Colbert then asked McAvoy if there was something specific that was hard for him to say in an American accent.
“The word burglary is hard for me to say in any accent, even my own,” McAvoy replied.
Colbert asked McAvoy to try saying the word and when he attempted, he instead said it in his own accent.
“If you were a spy, we would’ve shot you by now,” Colbert joked.
That same year, McAvoy spoke with Men’s Journal about how to pull off a good accent. According to the actor, focusing less on the accent itself and more on the character is key.
“It’s more, what’s the key to feeling like you are that person?” McAvoy said.
The actor explained that he believes his best performances happen when he truly inhabits a character. In order to make that happen, McAvoy said he tries to understand that character fully, beyond just their accent. He said the most important part is understanding who that character is as a person.
“I’d rather watch someone do a really bad accent,” he said, “but really inhabit the voice of the character they’re playing.”
Despite Playing Americans On Screen, James Is Very Proud Of His Scottish Roots
McAvoy grew up in the Drumchapel area of Glasgow. It’s an atmosphere that Time Out described as “pretty hairy” when speaking to the actor in 2016. They asked McAvoy if his own background helps him stay grounded in Hollywood.
“It does, but I don’t really like seeing Drumchapel as a bad place,” he said. “It’s not fair to the people that live there.”
McAvoy also told the outlet that he hasn’t had to change too much of himself to make it in Hollywood. He noted that this was different from what was expected of actors who came before him.
“We’re in a place in our evolution as a country where we are allowed to be who we are – you don’t have to change it as much as you did. Ian McKellen doesn’t sound like Ian McKellen from Lancashire. He, by his own admission, would say, ‘Yeah, they knocked my voice out of me and now I speak like this.’ You don’t have that anymore.”
This sense of connection to who he really is would be on full display when McAvoy hosted Saturday Night Live a few years later. He began the show wearing a kilt, a symbol of his Scottish heritage. During his opening monologue, McAvoy raved about Scotland and expressed his Scottish pride.
Robert Redford Told James To Drop His Scottish Accent Because He Couldn’t Understand Him
In 2013, McAvoy told Business Standard that he wanted his son Brendan to develop a Scottish accent. In order to make that happen, McAvoy said he needed to spend more time in Glasgow.
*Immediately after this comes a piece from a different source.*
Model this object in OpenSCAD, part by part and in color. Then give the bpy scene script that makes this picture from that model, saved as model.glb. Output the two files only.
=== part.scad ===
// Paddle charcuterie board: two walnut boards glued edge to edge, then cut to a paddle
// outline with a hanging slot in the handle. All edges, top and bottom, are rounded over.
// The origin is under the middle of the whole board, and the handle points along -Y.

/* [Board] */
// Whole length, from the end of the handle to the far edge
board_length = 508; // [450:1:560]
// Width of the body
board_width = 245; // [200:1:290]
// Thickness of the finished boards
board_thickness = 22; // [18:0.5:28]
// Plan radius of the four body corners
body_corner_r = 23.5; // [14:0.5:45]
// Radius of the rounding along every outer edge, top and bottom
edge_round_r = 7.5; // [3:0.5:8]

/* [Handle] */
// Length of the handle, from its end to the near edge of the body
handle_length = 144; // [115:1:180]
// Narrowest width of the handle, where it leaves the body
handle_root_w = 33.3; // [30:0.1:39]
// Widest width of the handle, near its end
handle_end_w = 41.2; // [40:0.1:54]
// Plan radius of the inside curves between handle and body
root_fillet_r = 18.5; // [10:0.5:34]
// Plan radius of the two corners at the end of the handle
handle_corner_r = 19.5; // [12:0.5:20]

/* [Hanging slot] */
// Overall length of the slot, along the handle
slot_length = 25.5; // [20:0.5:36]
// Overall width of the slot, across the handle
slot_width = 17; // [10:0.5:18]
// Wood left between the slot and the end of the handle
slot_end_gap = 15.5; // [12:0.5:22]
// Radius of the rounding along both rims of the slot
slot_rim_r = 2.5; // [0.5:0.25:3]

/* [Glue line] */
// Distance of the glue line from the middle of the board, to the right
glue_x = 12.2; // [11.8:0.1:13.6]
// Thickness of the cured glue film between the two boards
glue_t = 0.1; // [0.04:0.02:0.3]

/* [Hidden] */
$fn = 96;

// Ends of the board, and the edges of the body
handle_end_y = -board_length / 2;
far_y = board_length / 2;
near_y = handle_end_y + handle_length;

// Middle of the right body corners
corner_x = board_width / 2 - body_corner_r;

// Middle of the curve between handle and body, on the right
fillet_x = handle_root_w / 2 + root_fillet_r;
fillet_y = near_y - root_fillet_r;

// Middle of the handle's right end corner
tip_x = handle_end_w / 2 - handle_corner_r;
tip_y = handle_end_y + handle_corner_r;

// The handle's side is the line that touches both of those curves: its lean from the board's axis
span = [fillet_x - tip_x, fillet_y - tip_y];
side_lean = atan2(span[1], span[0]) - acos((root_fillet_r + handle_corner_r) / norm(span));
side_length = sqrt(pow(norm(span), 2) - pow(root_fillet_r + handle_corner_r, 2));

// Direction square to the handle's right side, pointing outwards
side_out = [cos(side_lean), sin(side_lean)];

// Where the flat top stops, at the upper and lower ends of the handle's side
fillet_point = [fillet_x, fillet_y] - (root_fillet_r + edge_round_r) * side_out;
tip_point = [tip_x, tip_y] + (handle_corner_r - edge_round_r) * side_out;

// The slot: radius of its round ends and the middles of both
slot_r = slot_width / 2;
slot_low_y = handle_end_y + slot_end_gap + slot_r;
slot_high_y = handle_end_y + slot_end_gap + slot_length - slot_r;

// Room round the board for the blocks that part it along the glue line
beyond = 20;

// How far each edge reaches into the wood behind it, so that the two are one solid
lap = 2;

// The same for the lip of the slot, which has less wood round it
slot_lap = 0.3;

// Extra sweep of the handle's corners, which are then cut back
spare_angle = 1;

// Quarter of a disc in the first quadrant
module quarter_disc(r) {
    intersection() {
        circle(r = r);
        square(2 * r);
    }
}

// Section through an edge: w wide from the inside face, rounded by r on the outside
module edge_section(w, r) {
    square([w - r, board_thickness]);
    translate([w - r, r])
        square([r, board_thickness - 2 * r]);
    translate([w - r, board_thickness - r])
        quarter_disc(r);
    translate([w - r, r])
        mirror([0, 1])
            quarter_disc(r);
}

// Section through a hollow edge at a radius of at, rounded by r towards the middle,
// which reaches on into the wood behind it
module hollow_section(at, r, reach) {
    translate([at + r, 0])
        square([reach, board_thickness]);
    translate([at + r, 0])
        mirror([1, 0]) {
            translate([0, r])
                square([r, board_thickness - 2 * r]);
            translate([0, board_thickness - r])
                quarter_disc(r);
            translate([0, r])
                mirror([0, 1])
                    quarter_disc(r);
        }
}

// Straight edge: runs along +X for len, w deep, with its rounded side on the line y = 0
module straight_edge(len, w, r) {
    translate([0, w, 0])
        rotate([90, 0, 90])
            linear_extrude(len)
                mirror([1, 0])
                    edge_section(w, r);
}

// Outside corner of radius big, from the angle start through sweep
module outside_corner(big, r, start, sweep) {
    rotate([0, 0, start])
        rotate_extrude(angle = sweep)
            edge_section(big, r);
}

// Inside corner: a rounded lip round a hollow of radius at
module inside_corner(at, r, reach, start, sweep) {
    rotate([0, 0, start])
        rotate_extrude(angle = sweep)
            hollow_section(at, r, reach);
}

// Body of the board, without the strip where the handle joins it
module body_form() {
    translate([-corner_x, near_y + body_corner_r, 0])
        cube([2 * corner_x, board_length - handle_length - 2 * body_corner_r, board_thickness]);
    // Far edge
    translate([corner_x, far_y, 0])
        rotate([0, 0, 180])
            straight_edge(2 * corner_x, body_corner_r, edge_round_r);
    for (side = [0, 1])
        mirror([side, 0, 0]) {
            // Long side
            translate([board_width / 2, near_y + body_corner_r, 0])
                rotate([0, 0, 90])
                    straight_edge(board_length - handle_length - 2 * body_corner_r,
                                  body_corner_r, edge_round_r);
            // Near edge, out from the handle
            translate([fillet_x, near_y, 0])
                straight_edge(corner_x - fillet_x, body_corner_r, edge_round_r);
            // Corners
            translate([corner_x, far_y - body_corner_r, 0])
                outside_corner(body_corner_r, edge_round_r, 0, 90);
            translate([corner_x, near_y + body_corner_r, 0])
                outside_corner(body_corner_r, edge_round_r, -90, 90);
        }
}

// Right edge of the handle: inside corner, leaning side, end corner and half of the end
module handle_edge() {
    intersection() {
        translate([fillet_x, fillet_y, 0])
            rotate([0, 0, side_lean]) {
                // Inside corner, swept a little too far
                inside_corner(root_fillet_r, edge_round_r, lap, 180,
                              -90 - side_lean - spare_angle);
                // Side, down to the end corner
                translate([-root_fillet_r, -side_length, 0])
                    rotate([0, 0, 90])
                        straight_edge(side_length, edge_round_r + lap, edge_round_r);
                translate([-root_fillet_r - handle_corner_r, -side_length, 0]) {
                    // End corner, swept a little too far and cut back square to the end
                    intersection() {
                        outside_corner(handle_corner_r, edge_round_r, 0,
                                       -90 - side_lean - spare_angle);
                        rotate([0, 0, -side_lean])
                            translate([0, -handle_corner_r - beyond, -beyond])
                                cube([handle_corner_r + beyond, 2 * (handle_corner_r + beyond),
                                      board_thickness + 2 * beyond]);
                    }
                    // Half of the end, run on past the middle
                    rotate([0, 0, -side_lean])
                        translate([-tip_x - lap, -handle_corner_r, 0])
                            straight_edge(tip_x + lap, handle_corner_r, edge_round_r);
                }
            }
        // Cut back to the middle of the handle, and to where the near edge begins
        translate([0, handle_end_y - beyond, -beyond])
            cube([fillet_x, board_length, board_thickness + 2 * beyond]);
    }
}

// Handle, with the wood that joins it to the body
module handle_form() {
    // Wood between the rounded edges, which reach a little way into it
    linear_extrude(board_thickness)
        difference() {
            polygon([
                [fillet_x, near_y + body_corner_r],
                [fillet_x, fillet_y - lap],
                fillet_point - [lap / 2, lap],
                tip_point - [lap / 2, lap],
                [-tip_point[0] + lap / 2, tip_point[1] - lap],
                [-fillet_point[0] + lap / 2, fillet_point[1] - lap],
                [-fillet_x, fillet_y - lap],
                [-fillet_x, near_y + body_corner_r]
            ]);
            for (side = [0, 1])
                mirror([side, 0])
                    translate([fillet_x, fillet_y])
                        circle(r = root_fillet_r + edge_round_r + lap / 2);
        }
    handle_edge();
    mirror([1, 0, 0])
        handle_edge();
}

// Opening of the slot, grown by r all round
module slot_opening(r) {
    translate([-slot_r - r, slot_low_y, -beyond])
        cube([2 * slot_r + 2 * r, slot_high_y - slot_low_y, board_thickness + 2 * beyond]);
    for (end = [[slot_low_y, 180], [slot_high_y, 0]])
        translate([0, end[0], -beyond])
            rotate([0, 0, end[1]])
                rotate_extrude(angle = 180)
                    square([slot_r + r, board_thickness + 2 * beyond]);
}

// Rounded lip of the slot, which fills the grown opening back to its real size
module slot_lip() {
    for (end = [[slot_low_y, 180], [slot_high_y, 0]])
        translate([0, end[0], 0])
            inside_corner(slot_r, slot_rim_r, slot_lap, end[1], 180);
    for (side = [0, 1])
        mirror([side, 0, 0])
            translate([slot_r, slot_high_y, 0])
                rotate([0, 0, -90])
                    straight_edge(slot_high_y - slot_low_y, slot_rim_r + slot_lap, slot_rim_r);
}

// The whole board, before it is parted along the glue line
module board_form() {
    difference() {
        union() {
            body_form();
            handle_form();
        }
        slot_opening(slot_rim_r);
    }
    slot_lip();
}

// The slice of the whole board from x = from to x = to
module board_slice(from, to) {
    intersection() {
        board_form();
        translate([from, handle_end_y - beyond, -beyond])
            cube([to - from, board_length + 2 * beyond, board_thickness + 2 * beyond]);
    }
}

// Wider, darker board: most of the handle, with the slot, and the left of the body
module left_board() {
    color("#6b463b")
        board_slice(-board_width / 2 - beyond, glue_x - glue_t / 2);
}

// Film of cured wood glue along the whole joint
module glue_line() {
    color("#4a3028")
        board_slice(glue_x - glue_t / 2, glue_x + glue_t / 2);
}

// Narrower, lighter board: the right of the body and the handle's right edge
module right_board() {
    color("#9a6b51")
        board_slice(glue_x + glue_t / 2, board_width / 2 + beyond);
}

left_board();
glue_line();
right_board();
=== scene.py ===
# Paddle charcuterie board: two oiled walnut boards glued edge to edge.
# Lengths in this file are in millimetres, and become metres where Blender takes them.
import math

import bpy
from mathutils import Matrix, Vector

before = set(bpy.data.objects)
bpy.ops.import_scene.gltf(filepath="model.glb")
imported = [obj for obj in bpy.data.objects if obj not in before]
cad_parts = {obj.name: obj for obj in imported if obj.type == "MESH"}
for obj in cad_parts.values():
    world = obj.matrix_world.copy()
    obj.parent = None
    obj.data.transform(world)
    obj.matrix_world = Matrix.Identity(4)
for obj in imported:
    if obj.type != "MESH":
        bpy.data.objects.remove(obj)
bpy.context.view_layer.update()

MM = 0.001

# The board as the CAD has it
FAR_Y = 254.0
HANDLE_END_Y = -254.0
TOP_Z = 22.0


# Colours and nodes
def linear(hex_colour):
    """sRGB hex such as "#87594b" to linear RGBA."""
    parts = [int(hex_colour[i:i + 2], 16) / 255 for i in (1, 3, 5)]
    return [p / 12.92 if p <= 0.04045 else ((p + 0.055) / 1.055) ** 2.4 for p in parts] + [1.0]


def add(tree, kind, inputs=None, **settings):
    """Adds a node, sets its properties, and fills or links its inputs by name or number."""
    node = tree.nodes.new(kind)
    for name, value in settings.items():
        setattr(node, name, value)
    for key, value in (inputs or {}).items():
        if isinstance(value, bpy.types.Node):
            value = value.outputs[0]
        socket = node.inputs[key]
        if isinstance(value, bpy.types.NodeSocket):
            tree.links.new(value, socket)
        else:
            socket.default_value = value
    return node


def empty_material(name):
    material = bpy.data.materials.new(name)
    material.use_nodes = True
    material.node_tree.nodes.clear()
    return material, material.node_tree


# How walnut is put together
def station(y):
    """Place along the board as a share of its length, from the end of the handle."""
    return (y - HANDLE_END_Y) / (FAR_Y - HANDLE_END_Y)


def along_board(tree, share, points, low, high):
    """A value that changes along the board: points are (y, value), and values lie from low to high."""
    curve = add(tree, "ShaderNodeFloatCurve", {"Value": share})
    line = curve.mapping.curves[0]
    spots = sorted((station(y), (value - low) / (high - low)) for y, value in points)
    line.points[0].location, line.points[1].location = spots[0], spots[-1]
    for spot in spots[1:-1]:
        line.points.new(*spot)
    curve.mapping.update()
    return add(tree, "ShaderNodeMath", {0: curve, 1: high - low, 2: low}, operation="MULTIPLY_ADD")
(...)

“For the first time in 10 years I thought that I really want to live here again,” he revealed. “I can’t do that because my work’s all down south and I would spend all my time traveling, so I have found myself coming up the road a lot more – and trying to get my son a Scottish accent.”
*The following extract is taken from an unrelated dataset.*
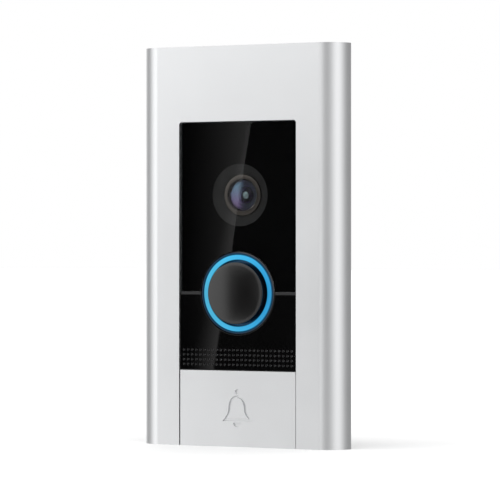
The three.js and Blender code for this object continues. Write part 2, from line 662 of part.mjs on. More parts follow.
// The switch under the plunger, with a pocket for its own plunger, which moves with the button.
const SWITCH_POCKET_BACK = SWITCH_PLUNGER_FRONT + SWITCH_PLUNGER_LENGTH + BUTTON_TRAVEL + PLUNGER_REST_GAP;

function buttonSwitch() {
  const body = slab(SWITCH_SIZE, SWITCH_SIZE, SWITCH_FRONT, FRONT_BOARD_FRONT, 0, BUTTON_Z);
  const pocketRadius = SWITCH_PLUNGER_RADIUS + SCREW_CLEARANCE;
  return cut(body, rod(pocketRadius, SWITCH_FRONT - 1, SWITCH_POCKET_BACK, 0, BUTTON_Z, 16));
}

function switchPlunger() {
  const back = SWITCH_PLUNGER_FRONT + SWITCH_PLUNGER_LENGTH;
  return rod(SWITCH_PLUNGER_RADIUS, SWITCH_PLUNGER_FRONT, back, 0, BUTTON_Z, 16);
}

// A ring-shaped board with one lamp under each hole in the cup. Three pins hold it off the front
// board.
const LED_BOARD_FRONT = CUP_BACK + RING_LED_HEIGHT + PLUNGER_REST_GAP;
const LED_BOARD_BACK = LED_BOARD_FRONT + BOARD_THICKNESS;

function ringLedBoard() {
  const inner = LIGHT_RING_INNER - RING_BOARD_INSET;
  const outer = LIGHT_RING_OUTER + RING_BOARD_MARGIN;
  const sheet = ring(inner, outer, LED_BOARD_FRONT, LED_BOARD_BACK, 0, BUTTON_Z, 32);
  const lampFront = LED_BOARD_FRONT - RING_LED_HEIGHT;
  const lampBack = LED_BOARD_FRONT + ROOT;
  const lamps = ringPlaces().map(
    ([x, z]) => slab(RING_LED_SIZE, RING_LED_SIZE, lampFront, lampBack, x, z));
  const pins = [0, 1, 2].map((i) => {
    const angle = Math.PI / 2 + i * 2 * Math.PI / 3;
    const [x, z] = [LED_CIRCLE * Math.cos(angle), BUTTON_Z + LED_CIRCLE * Math.sin(angle)];
    return rod(PIN_RADIUS, LED_BOARD_BACK - ROOT, FRONT_BOARD_FRONT, x, z, 8);
  });
  return join(sheet, ...lamps, ...pins);
}

function lightRing() {
  const front = PANEL_FRONT + CUP_RIM_PROUD;
  return ring(LIGHT_RING_INNER, LIGHT_RING_OUTER, front, CUP_FLOOR_FRONT, 0, BUTTON_Z, 32);
}

add("button_cup", buttonCup(), blackPlastic);
add("light_ring", lightRing(), ringBlue);
add("button_cap", buttonCap(), blackSatin);
add("button_plunger", buttonPlunger(), blackPlastic);
add("button_seal", ring(PLUNGER_RADIUS + SEAL_CLEARANCE, PLUNGER_RADIUS + SEAL_WIDTH,
  CUP_FLOOR_FRONT - SEAL_THICKNESS, CUP_FLOOR_FRONT, 0, BUTTON_Z, 24), rubber);
add("button_switch", buttonSwitch(), blackPlastic);
add("switch_plunger", switchPlunger(), cream);
add("ring_led_board", ringLedBoard(), board);

// ---- Camera -------------------------------------------------------------------------------------

const FUNNEL_FRONT = PANEL_BACK + FUNNEL_GAP;
const FUNNEL_BACK = BARREL_FRONT - FUNNEL_CLEARANCE;
const HOLDER_FRONT = FRONT_BOARD_FRONT - HOLDER_PROUD;
const HOLDER_BACK = HOLDER_FRONT + HOLDER_HEIGHT;
const HOLDER_TUBE_RADIUS = BARREL_RADIUS + HOLDER_TUBE_MARGIN;
const BARREL_BACK = BARREL_FRONT + BARREL_LENGTH;
const FILTER_FRONT = BARREL_BACK + FILTER_SETBACK;
const SENSOR_FRONT = HOLDER_BACK - SENSOR_THICKNESS;
const CAMERA_BOARD_BACK = HOLDER_BACK + BOARD_THICKNESS;

// The funnel narrows from just behind the glass to the lens trim, and hides the housing round the
// lens.
function cameraFunnel() {
  const throat = LENS_TRIM_RADIUS + FUNNEL_CLEARANCE;
  const outer = FUNNEL_RADIUS + FUNNEL_WALL;
  return turned([[FUNNEL_RADIUS, FUNNEL_FRONT], [outer, FUNNEL_FRONT], [outer, FUNNEL_BACK],
    [throat, FUNNEL_BACK], [throat, FUNNEL_BACK - FUNNEL_THROAT_LENGTH],
    [FUNNEL_RADIUS, FUNNEL_FRONT]], 0, CAMERA_Z, 28);
}

function lensTrimRing() {
  const inner = FRONT_ELEMENT_RADIUS + LENS_CLEARANCE;
  const bevel = LENS_TRIM_BEVEL;
  return turned([[inner, LENS_FRONT + 2 * bevel], [inner + 2 * bevel, LENS_FRONT],
    [LENS_TRIM_RADIUS - bevel, LENS_FRONT], [LENS_TRIM_RADIUS, LENS_FRONT + bevel],
    [LENS_TRIM_RADIUS, BARREL_FRONT], [inner, BARREL_FRONT], [inner, LENS_FRONT + 2 * bevel]],
  0, CAMERA_Z, 28);
}

// The barrel is bored in steps: a seat for the front element, the iris, and a seat for the rear group.
const IRIS_FRONT = BARREL_FRONT + IRIS_SETBACK;
const IRIS_BACK = IRIS_FRONT + IRIS_THICKNESS;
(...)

During the filming of Filth, McAvoy spent six weeks in Glasgow. As he spent time in the city, the actor realized how much he missed it.
“I’d been away from Glasgow for a long time. To be honest, while I was away whenever I’d return for a visit, I felt that the Glasgow I knew had moved on and didn’t really feel like the city I grew up in,” McAvoy admitted. “What was brilliant was that I got to spend six weeks living in Glasgow while making the film and I then realized that wasn’t true.”
McAvoy also made sure not to lose touch with his roots while working on the film The Conspirator. The film was directed by Robert Redford and McAvoy was given instructions to keep his American accent in between takes.
“Robert wanted me to be American the entire time, so whenever he was around I was,” McAvoy said. “But as soon as he walked off set I was back being myself, which will probably make the accent terrible and everyone will pick holes in it. But I can’t do it all the time – you would kinda go mad. When the camera stops running I need to take stuff back.”
During a chat on The Jonathan Ross Show, McAvoy revealed the reason behind Redford’s request. According to the actor, Redford didn’t ask him to lose his Scottish accent to maintain the character. It was actually because Redford couldn’t understand what McAvoy was saying otherwise.